2 responses to “Why IBM’s Watson Computer is Still a Moron”

  1. Erix

    You wrote: “… Making intelligent decisions for humans requires being human…”

    One could easily object that most human beings are not able to make intelligent decisions, but that is not the point.

    If – then logic ??? Seems your knowledge of AI programming (and programming in general) is somewhat outdated and limited. Dealing with complex emotions and social behaviors is at the heart of modern AI.

    You should read some articles about how Watson has been designed before making such statements.

    And it seems to me you’re missing the point about what modern AI is trying to achieve.
    It is not trying to solve complex problems, but simple ones, allowing us to focus on what is really important. And even that is not simple.

    With regards to that, Jeopardy is probably a good test for computers.

    Kind regards, Erix.

  2. Mark Fidelman

    Thanks Erix, ahem modern AI? If Watson is modern AI then the AI industry has a PR problem. In my humble opinion, Watson is about as close to human related AI as we are to understanding the creation of the universe. Watson is at best a watered down definition of a human AI system.
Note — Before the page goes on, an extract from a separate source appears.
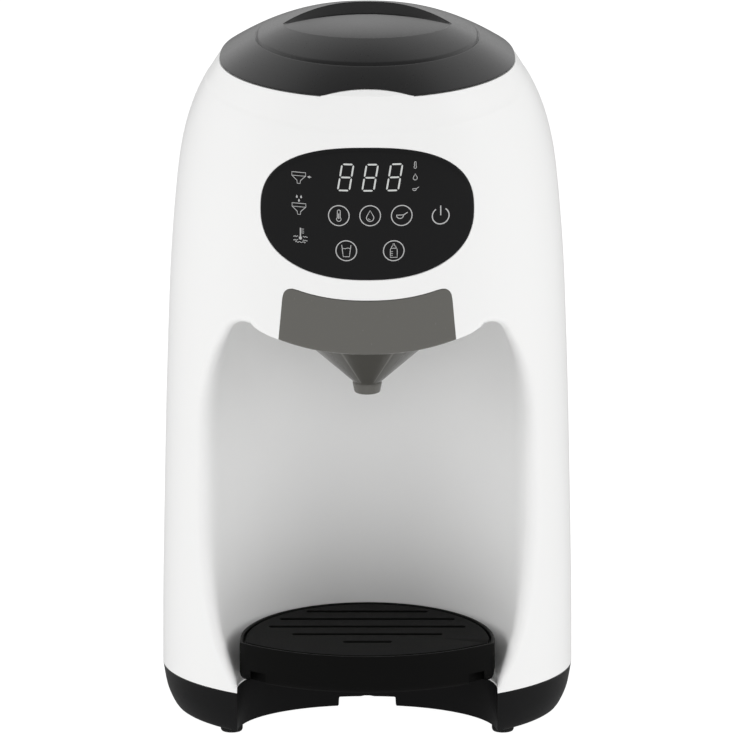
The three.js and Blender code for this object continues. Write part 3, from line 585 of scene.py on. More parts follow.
def bay_field(x, y, z):
    w = fBay(np.clip(z, 22, 194))
    u, L = y - BAY_CY, BAY_BACK - BAY_CY
    g = np.sqrt((x / w) ** 2 + (u / L) ** 2) + 1e-9
    e = (g - 1) * g / np.sqrt((x / w ** 2) ** 2 + (u / L ** 2) ** 2 + 1e-14)
    d = np.where(u > 0, e, np.abs(x) - w)
    slope = 2.3 * 11.2 * (np.abs(x) / 55) ** 1.3 / 55
    ceiling = (z - head_edge(x)) / np.sqrt(1 + slope * slope)
    return np.maximum(smax(d, ceiling, 6.5), 25.5 - z)


def front_solid(x, y, z):
    # the bay's edge: round beside the cheeks, where it runs far into the bay, and crisp under the head
    k = np.clip((np.abs(x) - 42) / 18, 0, 1)
    crisp = 0.8 + 0.45 * np.maximum(0, head_edge(x) - z) + 10 * k * k * (3 - 2 * k)
    ra = np.maximum(np.minimum(1.05 * fEdge(np.clip(z, 22, 190)), crisp), 0.5)
    t = np.clip((ra - 2.5) / 3.5, 0, 1)
    rb = ra * (1 + 0.65 * t * t * (3 - 2 * t))
    a, b = body_field(x, y, z), -bay_field(x, y, z)
    u, v = np.maximum(a / rb + 1, 0), np.maximum(b / ra + 1, 0)
    q = np.sqrt(u * u + v * v)
    blend = (q - 1) * q / np.maximum(np.sqrt((u / rb) ** 2 + (v / ra) ** 2), 1e-9)
    return np.where(q > 1e-6, blend, np.maximum(a, b))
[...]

    Not “if – then”? Here’s the source on how Watson decides: http://asmarterplanet.com/blog/2011/02/the-watson-research-team-answers-your-questions.html Please tell us how Watson is then determining its decision if not from multiple if/then programming? It’s not deciding from intuition. It’s not deciding from experience. It’s running multiple algorithms in linear fashion and comparing the most likely results. Each step is an if/then decision.

    In the end it’s just math. All Watson is doing is running impressive algorithms to determine the most likely answer. It doesn’t UNDERSTAND what it’s deciding. And that’s the rub.